## Goal
Copy the data word for word, keeping every line.

▬▬▬▬▬▬

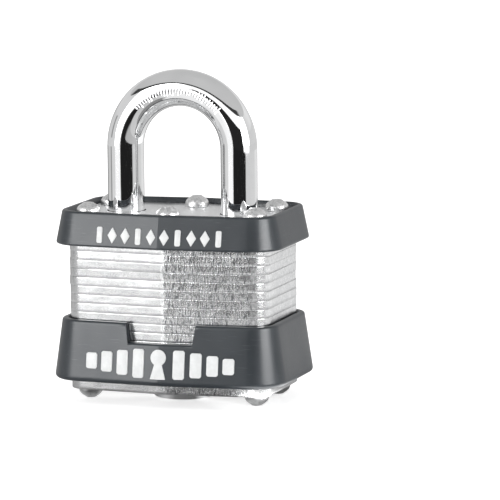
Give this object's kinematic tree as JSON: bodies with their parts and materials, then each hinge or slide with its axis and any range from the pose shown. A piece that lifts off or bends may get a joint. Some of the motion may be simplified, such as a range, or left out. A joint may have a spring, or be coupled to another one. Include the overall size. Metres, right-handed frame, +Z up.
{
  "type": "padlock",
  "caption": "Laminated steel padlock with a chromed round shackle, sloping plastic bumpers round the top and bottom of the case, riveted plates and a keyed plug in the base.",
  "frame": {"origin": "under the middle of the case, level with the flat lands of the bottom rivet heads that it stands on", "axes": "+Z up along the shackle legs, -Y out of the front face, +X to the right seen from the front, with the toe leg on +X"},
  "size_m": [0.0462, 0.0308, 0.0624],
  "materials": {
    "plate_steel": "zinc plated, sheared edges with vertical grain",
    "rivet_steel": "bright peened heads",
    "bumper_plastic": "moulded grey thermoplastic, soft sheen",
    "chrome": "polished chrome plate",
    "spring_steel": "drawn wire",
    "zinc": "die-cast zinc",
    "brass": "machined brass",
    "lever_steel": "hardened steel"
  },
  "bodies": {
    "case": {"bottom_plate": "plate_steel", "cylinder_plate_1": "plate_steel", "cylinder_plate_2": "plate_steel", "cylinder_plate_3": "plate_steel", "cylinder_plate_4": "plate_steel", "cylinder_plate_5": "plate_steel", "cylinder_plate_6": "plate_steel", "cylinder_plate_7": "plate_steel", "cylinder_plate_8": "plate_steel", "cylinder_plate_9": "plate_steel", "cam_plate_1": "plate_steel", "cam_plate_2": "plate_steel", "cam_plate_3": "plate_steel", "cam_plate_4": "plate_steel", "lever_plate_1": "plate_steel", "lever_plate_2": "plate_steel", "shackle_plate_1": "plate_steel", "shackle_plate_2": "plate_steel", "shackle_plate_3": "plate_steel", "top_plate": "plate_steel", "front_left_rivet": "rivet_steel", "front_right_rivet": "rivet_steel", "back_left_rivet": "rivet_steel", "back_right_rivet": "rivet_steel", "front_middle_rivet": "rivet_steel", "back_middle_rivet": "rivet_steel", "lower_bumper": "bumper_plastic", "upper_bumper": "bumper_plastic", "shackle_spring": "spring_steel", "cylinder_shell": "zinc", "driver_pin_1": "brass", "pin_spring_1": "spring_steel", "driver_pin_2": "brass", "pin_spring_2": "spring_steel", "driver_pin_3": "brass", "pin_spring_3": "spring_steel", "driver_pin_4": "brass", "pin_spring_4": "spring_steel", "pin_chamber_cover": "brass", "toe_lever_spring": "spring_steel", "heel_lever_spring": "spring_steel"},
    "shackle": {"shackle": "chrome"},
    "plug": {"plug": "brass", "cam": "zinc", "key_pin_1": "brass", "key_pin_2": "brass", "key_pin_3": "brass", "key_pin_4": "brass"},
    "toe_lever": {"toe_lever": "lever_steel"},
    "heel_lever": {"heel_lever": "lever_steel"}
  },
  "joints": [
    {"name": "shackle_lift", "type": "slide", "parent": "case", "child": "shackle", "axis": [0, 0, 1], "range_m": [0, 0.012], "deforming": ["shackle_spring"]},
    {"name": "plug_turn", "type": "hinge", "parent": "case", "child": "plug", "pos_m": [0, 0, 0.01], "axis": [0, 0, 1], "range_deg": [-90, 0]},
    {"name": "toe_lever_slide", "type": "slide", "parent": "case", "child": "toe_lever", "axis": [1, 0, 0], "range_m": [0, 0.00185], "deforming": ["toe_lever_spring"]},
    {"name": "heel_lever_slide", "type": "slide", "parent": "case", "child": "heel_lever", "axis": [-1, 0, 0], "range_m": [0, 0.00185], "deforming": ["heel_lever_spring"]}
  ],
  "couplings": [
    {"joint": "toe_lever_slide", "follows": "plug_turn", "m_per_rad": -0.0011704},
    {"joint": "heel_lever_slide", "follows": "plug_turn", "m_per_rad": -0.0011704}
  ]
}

▬▬▬▬▬▬

## Exercise output
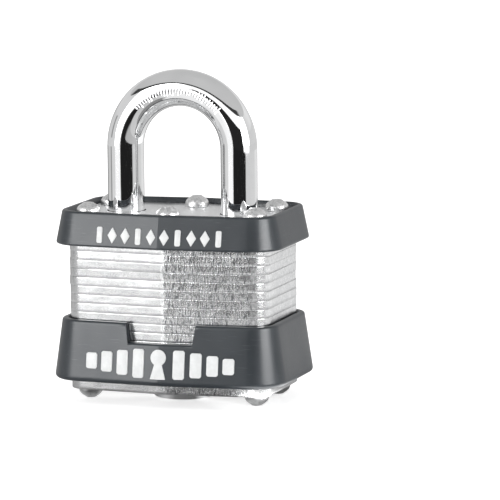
Give this object's kinematic tree as JSON: bodies with their parts and materials, then each hinge or slide with its axis and any range from the pose shown. A piece that lifts off or bends may get a joint. Some of the motion may be simplified, such as a range, or left out. A joint may have a spring, or be coupled to another one. Include the overall size. Metres, right-handed frame, +Z up.
{
  "type": "padlock",
  "caption": "Laminated steel padlock with a chromed round shackle, sloping plastic bumpers round the top and bottom of the case, riveted plates and a keyed plug in the base.",
  "frame": {"origin": "under the middle of the case, level with the flat lands of the bottom rivet heads that it stands on", "axes": "+Z up along the shackle legs, -Y out of the front face, +X to the right seen from the front, with the toe leg on +X"},
  "size_m": [0.0462, 0.0308, 0.0624],
  "materials": {
    "plate_steel": "zinc plated, sheared edges with vertical grain",
    "rivet_steel": "bright peened heads",
    "bumper_plastic": "moulded grey thermoplastic, soft sheen",
    "chrome": "polished chrome plate",
    "spring_steel": "drawn wire",
    "zinc": "die-cast zinc",
    "brass": "machined brass",
    "lever_steel": "hardened steel"
  },
  "bodies": {
    "case": {"bottom_plate": "plate_steel", "cylinder_plate_1": "plate_steel", "cylinder_plate_2": "plate_steel", "cylinder_plate_3": "plate_steel", "cylinder_plate_4": "plate_steel", "cylinder_plate_5": "plate_steel", "cylinder_plate_6": "plate_steel", "cylinder_plate_7": "plate_steel", "cylinder_plate_8": "plate_steel", "cylinder_plate_9": "plate_steel", "cam_plate_1": "plate_steel", "cam_plate_2": "plate_steel", "cam_plate_3": "plate_steel", "cam_plate_4": "plate_steel", "lever_plate_1": "plate_steel", "lever_plate_2": "plate_steel", "shackle_plate_1": "plate_steel", "shackle_plate_2": "plate_steel", "shackle_plate_3": "plate_steel", "top_plate": "plate_steel", "front_left_rivet": "rivet_steel", "front_right_rivet": "rivet_steel", "back_left_rivet": "rivet_steel", "back_right_rivet": "rivet_steel", "front_middle_rivet": "rivet_steel", "back_middle_rivet": "rivet_steel", "lower_bumper": "bumper_plastic", "upper_bumper": "bumper_plastic", "shackle_spring": "spring_steel", "cylinder_shell": "zinc", "driver_pin_1": "brass", "pin_spring_1": "spring_steel", "driver_pin_2": "brass", "pin_spring_2": "spring_steel", "driver_pin_3": "brass", "pin_spring_3": "spring_steel", "driver_pin_4": "brass", "pin_spring_4": "spring_steel", "pin_chamber_cover": "brass", "toe_lever_spring": "spring_steel", "heel_lever_spring": "spring_steel"},
    "shackle": {"shackle": "chrome"},
    "plug": {"plug": "brass", "cam": "zinc", "key_pin_1": "brass", "key_pin_2": "brass", "key_pin_3": "brass", "key_pin_4": "brass"},
    "toe_lever": {"toe_lever": "lever_steel"},
    "heel_lever": {"heel_lever": "lever_steel"}
  },
  "joints": [
    {"name": "shackle_lift", "type": "slide", "parent": "case", "child": "shackle", "axis": [0, 0, 1], "range_m": [0, 0.012], "deforming": ["shackle_spring"]},
    {"name": "plug_turn", "type": "hinge", "parent": "case", "child": "plug", "pos_m": [0, 0, 0.01], "axis": [0, 0, 1], "range_deg": [-90, 0]},
    {"name": "toe_lever_slide", "type": "slide", "parent": "case", "child": "toe_lever", "axis": [1, 0, 0], "range_m": [0, 0.00185], "deforming": ["toe_lever_spring"]},
    {"name": "heel_lever_slide", "type": "slide", "parent": "case", "child": "heel_lever", "axis": [-1, 0, 0], "range_m": [0, 0.00185], "deforming": ["heel_lever_spring"]}
  ],
  "couplings": [
    {"joint": "toe_lever_slide", "follows": "plug_turn", "m_per_rad": -0.0011704},
    {"joint": "heel_lever_slide", "follows": "plug_turn", "m_per_rad": -0.0011704}
  ]
}